-- start --

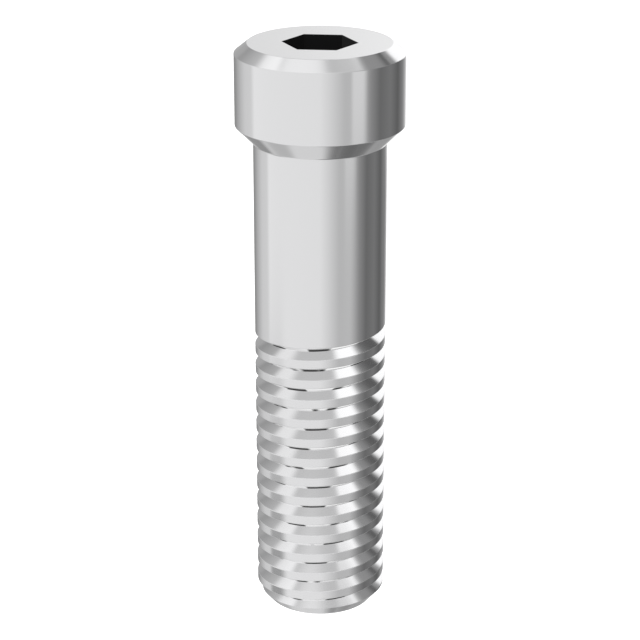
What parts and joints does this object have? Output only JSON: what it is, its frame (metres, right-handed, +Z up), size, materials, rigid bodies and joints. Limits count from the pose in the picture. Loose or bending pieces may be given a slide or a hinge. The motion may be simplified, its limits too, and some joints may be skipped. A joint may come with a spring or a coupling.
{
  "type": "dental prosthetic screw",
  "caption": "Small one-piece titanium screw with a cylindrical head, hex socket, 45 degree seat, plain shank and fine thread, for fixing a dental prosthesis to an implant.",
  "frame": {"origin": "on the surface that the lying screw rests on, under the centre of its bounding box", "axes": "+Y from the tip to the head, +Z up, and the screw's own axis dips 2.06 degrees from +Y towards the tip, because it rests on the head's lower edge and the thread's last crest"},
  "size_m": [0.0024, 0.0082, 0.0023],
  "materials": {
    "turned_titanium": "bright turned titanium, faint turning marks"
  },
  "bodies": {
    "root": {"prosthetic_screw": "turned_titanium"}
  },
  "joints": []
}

-- end --

▸ **Instructions for the task**:
Write the material out again word for word.

▸ **Response**:
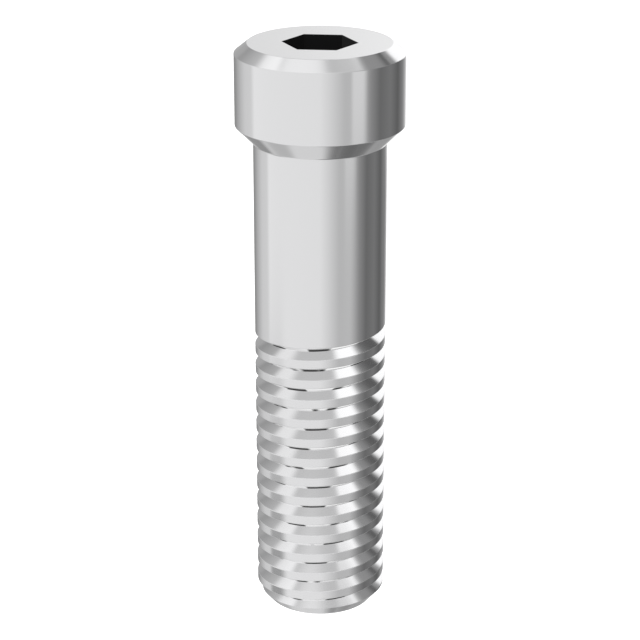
What parts and joints does this object have? Output only JSON: what it is, its frame (metres, right-handed, +Z up), size, materials, rigid bodies and joints. Limits count from the pose in the picture. Loose or bending pieces may be given a slide or a hinge. The motion may be simplified, its limits too, and some joints may be skipped. A joint may come with a spring or a coupling.
{
  "type": "dental prosthetic screw",
  "caption": "Small one-piece titanium screw with a cylindrical head, hex socket, 45 degree seat, plain shank and fine thread, for fixing a dental prosthesis to an implant.",
  "frame": {"origin": "on the surface that the lying screw rests on, under the centre of its bounding box", "axes": "+Y from the tip to the head, +Z up, and the screw's own axis dips 2.06 degrees from +Y towards the tip, because it rests on the head's lower edge and the thread's last crest"},
  "size_m": [0.0024, 0.0082, 0.0023],
  "materials": {
    "turned_titanium": "bright turned titanium, faint turning marks"
  },
  "bodies": {
    "root": {"prosthetic_screw": "turned_titanium"}
  },
  "joints": []
}